Map:   0%|          | 0/650000 [00:00<?, ? examples/s]

In [7]:
# prep dataset for training
try:
  tokenized_datasets = tokenized_datasets.remove_columns(["text"])
  tokenized_datasets = tokenized_datasets.rename_column('label', 'labels')
  tokenized_datasets.set_format('torch')
except:
  print('Already complete')
tokenized_datasets

DatasetDict({
    train: Dataset({
        features: ['labels', 'input_ids', 'token_type_ids', 'attention_mask'],
        num_rows: 650000
    })
    test: Dataset({
        features: ['labels', 'input_ids', 'token_type_ids', 'attention_mask'],
        num_rows: 50000
    })
})

In [8]:
# use smaller dataset for fine-tuning
small_train_dataset = tokenized_datasets['train'].shuffle(seed=99).select(range(1000))
small_test_dataset = tokenized_datasets['test'].shuffle(seed=99).select(range(1000))
small_train_dataset, small_test_dataset

(Dataset({
     features: ['labels', 'input_ids', 'token_type_ids', 'attention_mask'],
     num_rows: 1000
 }),
 Dataset({
     features: ['labels', 'input_ids', 'token_type_ids', 'attention_mask'],
     num_rows: 1000
 }))

In [9]:
# DataLoader to handle batches of data
from torch.utils.data import DataLoader
train_dl = DataLoader(small_train_dataset, shuffle=True, batch_size=8)
test_dl = DataLoader(small_test_dataset, batch_size=8)
len(train_dl), len(test_dl)

(125, 125)

In [10]:
from transformers import AutoModelForSequenceClassification
model = AutoModelForSequenceClassification.from_pretrained('bert-base-cased', num_labels=5)

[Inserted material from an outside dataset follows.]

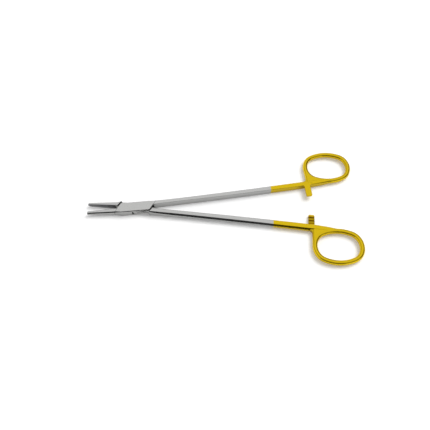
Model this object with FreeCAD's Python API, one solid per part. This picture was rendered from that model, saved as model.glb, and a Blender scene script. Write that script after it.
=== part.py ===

Some weights of BertForSequenceClassification were not initialized from the model checkpoint at bert-base-cased and are newly initialized: ['classifier.bias', 'classifier.weight']
You should probably TRAIN this model on a down-stream task to be able to use it for predictions and inference.


In [11]:
# Optimizer
from torch.optim import AdamW
optimizer = AdamW(model.parameters(), lr=5e-5)

In [12]:
# learning rate scheduler
from transformers import get_scheduler
num_epochs = 3
num_training_steps = num_epochs * len(train_dl)
lr_scheduler = get_scheduler(
    name='linear',
    optimizer=optimizer,
    num_warmup_steps=0,
    num_training_steps = num_training_steps
)

In [13]:
import torch
device = torch.device('cuda') if torch.cuda.is_available() else torch.device('cpu')
# device = torch.device('cpu')
model.to(device)
print(device)

cuda


In [14]:
print(device)

cuda


In [15]:
# Actual training loop
from tqdm.auto import tqdm
progress_bar = tqdm(range(num_training_steps))

# training mode
model.train()
for epoch in range(num_epochs):
  for batch in train_dl:
    batch = { k:v.to(device) for k,v in batch.items() }
    outputs = model(**batch)
    loss = outputs.loss
    loss.backward()

    optimizer.step()
    lr_scheduler.step()
    optimizer.zero_grad()
    progress_bar.update(1)

  0%|          | 0/375 [00:00<?, ?it/s]

In [19]:
import evaluate
# metrics = evaluate.combine(["accuracy", "f1", "precision", "recall"])
metric = evaluate.load('accuracy')

# evaluation mode
model.eval()
for batch in test_dl:
  batch = { k:v.to(device) for k,v in batch.items() }
  with torch.no_grad():
    outputs = model(**batch)

  logits = outputs.logits
  predictions = torch.argmax(logits, dim=-1)
  metric.add_batch(predictions=predictions, references=batch['labels'])

metric.compute()



{'accuracy': 0.554}